INSTRUCTIONS FOR THE TASK: Your task is to print all of the data word for word.

DATA EXCERPT:
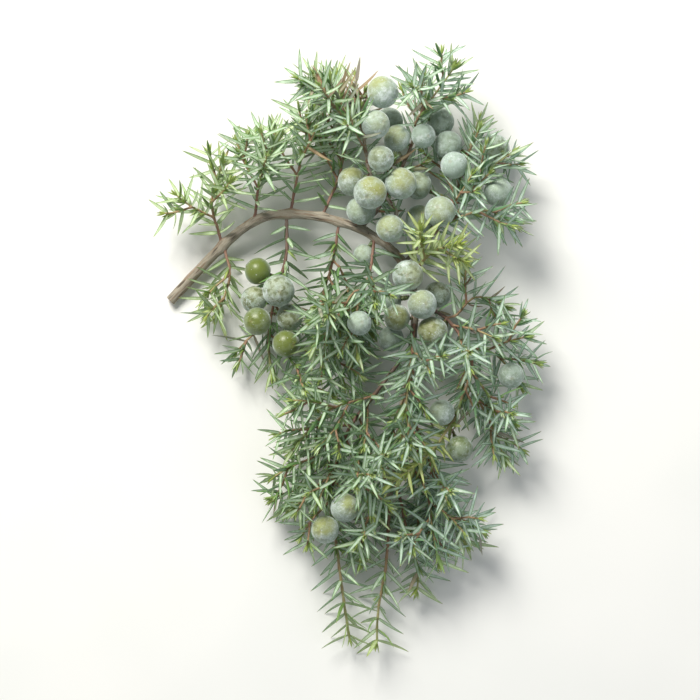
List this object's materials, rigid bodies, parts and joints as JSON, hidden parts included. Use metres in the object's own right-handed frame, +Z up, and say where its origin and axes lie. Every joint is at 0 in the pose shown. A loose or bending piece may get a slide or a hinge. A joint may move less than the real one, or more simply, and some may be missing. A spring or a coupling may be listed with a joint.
{
  "type": "juniper berry sprig",
  "caption": "Cut sprig of common juniper lying on its side: an arching woody stem, needle shoots in whorls of three, and round bloomed berries on short stalks.",
  "frame": {"origin": "middle of the sprig's outline, on the surface that it lies on", "axes": "+Y runs from the hanging tips to the top of the berry clusters, +X to the right of someone looking down on it, +Z up from the surface"},
  "size_m": [0.1136, 0.1712, 0.0386],
  "materials": {
    "bark": "thin grey-brown bark of a young juniper stem",
    "needles": "blue-green needles with a pale waxy band",
    "young_needles": "soft yellow-green needles of this year's growth",
    "berry_bloom": "round berry under a pale waxy bloom, rubbed in places",
    "berry_green": "olive-green unripe berry with little bloom"
  },
  "bodies": {
    "root": {"berry_01": "berry_bloom", "berry_02": "berry_bloom", "berry_03": "berry_bloom", "berry_04": "berry_bloom", "berry_05": "berry_bloom", "berry_06": "berry_bloom", "berry_07": "berry_bloom", "berry_08": "berry_bloom", "berry_09": "berry_bloom", "berry_10": "berry_bloom", "berry_11": "berry_bloom", "berry_12": "berry_bloom", "berry_13": "berry_bloom", "berry_14": "berry_bloom", "berry_15": "berry_bloom", "berry_16": "berry_bloom", "berry_17": "berry_bloom", "berry_18": "berry_bloom", "berry_19": "berry_bloom", "berry_20": "berry_bloom", "berry_21": "berry_bloom", "berry_22": "berry_bloom", "berry_23": "berry_bloom", "berry_24": "berry_bloom", "berry_25": "berry_bloom", "berry_26": "berry_green", "berry_27": "berry_green", "berry_28": "berry_green", "berry_29": "berry_green", "berry_30": "berry_green", "berry_31": "berry_green", "berry_32": "berry_bloom", "berry_33": "berry_bloom", "berry_34": "berry_bloom", "berry_35": "berry_bloom", "berry_36": "berry_bloom", "berry_37": "berry_bloom", "berry_38": "berry_bloom", "berry_39": "berry_bloom", "shoot_behind_berries": "needles", "shoot_front_centre": "needles", "shoot_front_left": "needles", "shoot_glaucous": "needles", "shoot_inner_left": "needles", "shoot_leader": "needles", "shoot_low_left": "needles", "shoot_lower_right": "needles", "shoot_top_inner": "needles", "shoot_top_left": "needles", "shoot_top_star": "needles", "shoot_under_arch": "needles", "shoot_young_bright": "young_needles", "shoot_young_tuft": "young_needles", "stem": "bark", "twig_berry_left": "needles", "twig_berry_middle": "needles", "twig_berry_right": "needles", "twig_green_berries": "needles", "twig_left": "needles", "twig_right_red": "needles"}
  },
  "joints": []
}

SOLUTION FOR THIS PROBLEM:
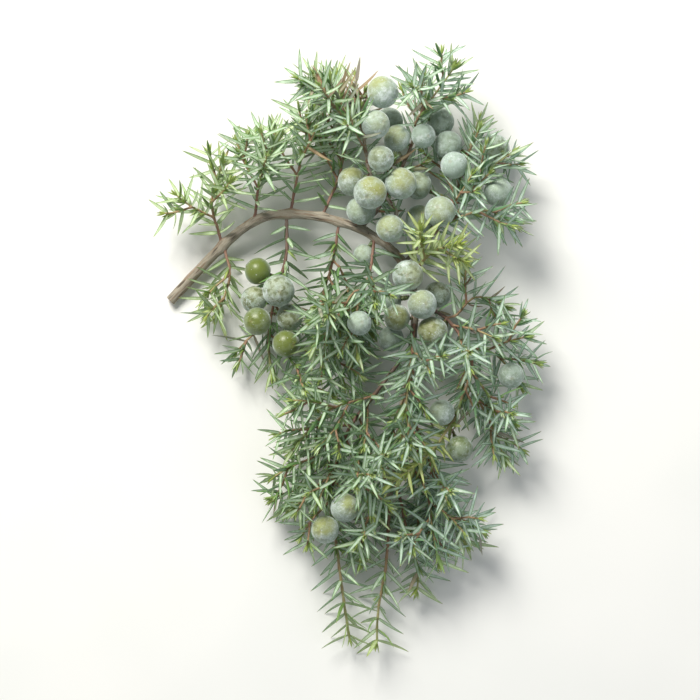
List this object's materials, rigid bodies, parts and joints as JSON, hidden parts included. Use metres in the object's own right-handed frame, +Z up, and say where its origin and axes lie. Every joint is at 0 in the pose shown. A loose or bending piece may get a slide or a hinge. A joint may move less than the real one, or more simply, and some may be missing. A spring or a coupling may be listed with a joint.
{
  "type": "juniper berry sprig",
  "caption": "Cut sprig of common juniper lying on its side: an arching woody stem, needle shoots in whorls of three, and round bloomed berries on short stalks.",
  "frame": {"origin": "middle of the sprig's outline, on the surface that it lies on", "axes": "+Y runs from the hanging tips to the top of the berry clusters, +X to the right of someone looking down on it, +Z up from the surface"},
  "size_m": [0.1136, 0.1712, 0.0386],
  "materials": {
    "bark": "thin grey-brown bark of a young juniper stem",
    "needles": "blue-green needles with a pale waxy band",
    "young_needles": "soft yellow-green needles of this year's growth",
    "berry_bloom": "round berry under a pale waxy bloom, rubbed in places",
    "berry_green": "olive-green unripe berry with little bloom"
  },
  "bodies": {
    "root": {"berry_01": "berry_bloom", "berry_02": "berry_bloom", "berry_03": "berry_bloom", "berry_04": "berry_bloom", "berry_05": "berry_bloom", "berry_06": "berry_bloom", "berry_07": "berry_bloom", "berry_08": "berry_bloom", "berry_09": "berry_bloom", "berry_10": "berry_bloom", "berry_11": "berry_bloom", "berry_12": "berry_bloom", "berry_13": "berry_bloom", "berry_14": "berry_bloom", "berry_15": "berry_bloom", "berry_16": "berry_bloom", "berry_17": "berry_bloom", "berry_18": "berry_bloom", "berry_19": "berry_bloom", "berry_20": "berry_bloom", "berry_21": "berry_bloom", "berry_22": "berry_bloom", "berry_23": "berry_bloom", "berry_24": "berry_bloom", "berry_25": "berry_bloom", "berry_26": "berry_green", "berry_27": "berry_green", "berry_28": "berry_green", "berry_29": "berry_green", "berry_30": "berry_green", "berry_31": "berry_green", "berry_32": "berry_bloom", "berry_33": "berry_bloom", "berry_34": "berry_bloom", "berry_35": "berry_bloom", "berry_36": "berry_bloom", "berry_37": "berry_bloom", "berry_38": "berry_bloom", "berry_39": "berry_bloom", "shoot_behind_berries": "needles", "shoot_front_centre": "needles", "shoot_front_left": "needles", "shoot_glaucous": "needles", "shoot_inner_left": "needles", "shoot_leader": "needles", "shoot_low_left": "needles", "shoot_lower_right": "needles", "shoot_top_inner": "needles", "shoot_top_left": "needles", "shoot_top_star": "needles", "shoot_under_arch": "needles", "shoot_young_bright": "young_needles", "shoot_young_tuft": "young_needles", "stem": "bark", "twig_berry_left": "needles", "twig_berry_middle": "needles", "twig_berry_right": "needles", "twig_green_berries": "needles", "twig_left": "needles", "twig_right_red": "needles"}
  },
  "joints": []
}